NASA's Aura satellite (NASA photo)
Impacts on health and environment
Sulfur dioxide is a known health hazard and is one of five air pollutants being constantly monitored by ECCC. When it enters the atmosphere it reacts to form sulfate particulates. “When we breathe those particulates, they are harmful to human health,” says Dr. Martin. “Particulate matter is now believed to be the leading environmentally related risk factor for premature mortality worldwide.” says Dr. Martin.
It’s estimated there are close to 3 million premature deaths globally each year related to outdoor particulate matter — exceeding risk factors that often get more attention, such as malaria, high cholesterol and physical inactivity. Sulfur dioxide is also a main component in acid rain causing damage to plants, watersheds and ecosystems.

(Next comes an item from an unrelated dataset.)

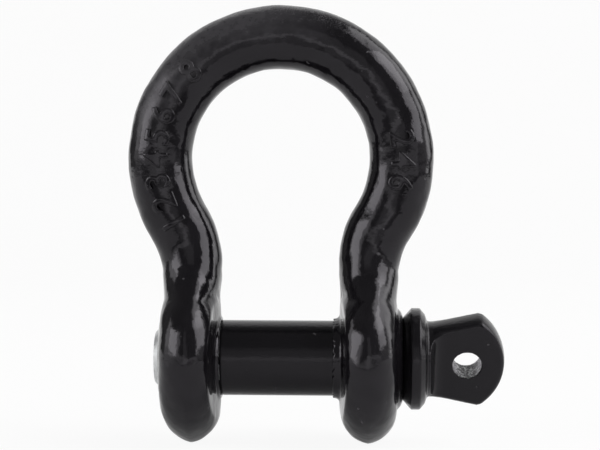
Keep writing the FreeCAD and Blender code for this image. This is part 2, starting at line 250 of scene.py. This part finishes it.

Knowing exact emission sources and having accurate measurements of pollutant concentrations are crucial in the creation and evaluation of regulatory policies for air quality.
“Predictions of climate change require an accurate estimate of current air quality levels, says Dr. Martin. “For a source that is generally believed to be well characterized, the fact that the sources could be underestimated by 10 per cent is actually very large; it's striking.”
Using the data
The team was able to find the unaccounted sources through an improvement in the computer processing that transforms raw satellite observations into precise estimates of sulfur dioxide concentrations. These precise estimates meant the gas could be detected in smaller concentrations, allowing researchers to trace emissions scattered and diluted by the wind back to their original sources by using accurate measurements of wind strength and direction.
The next step is incorporation of this data into scientific models that will assess the repercussions for human health and for climate. The methods will also be used in gather data on other air pollutants such as nitrogen oxides, creating a more complete picture of global air pollution.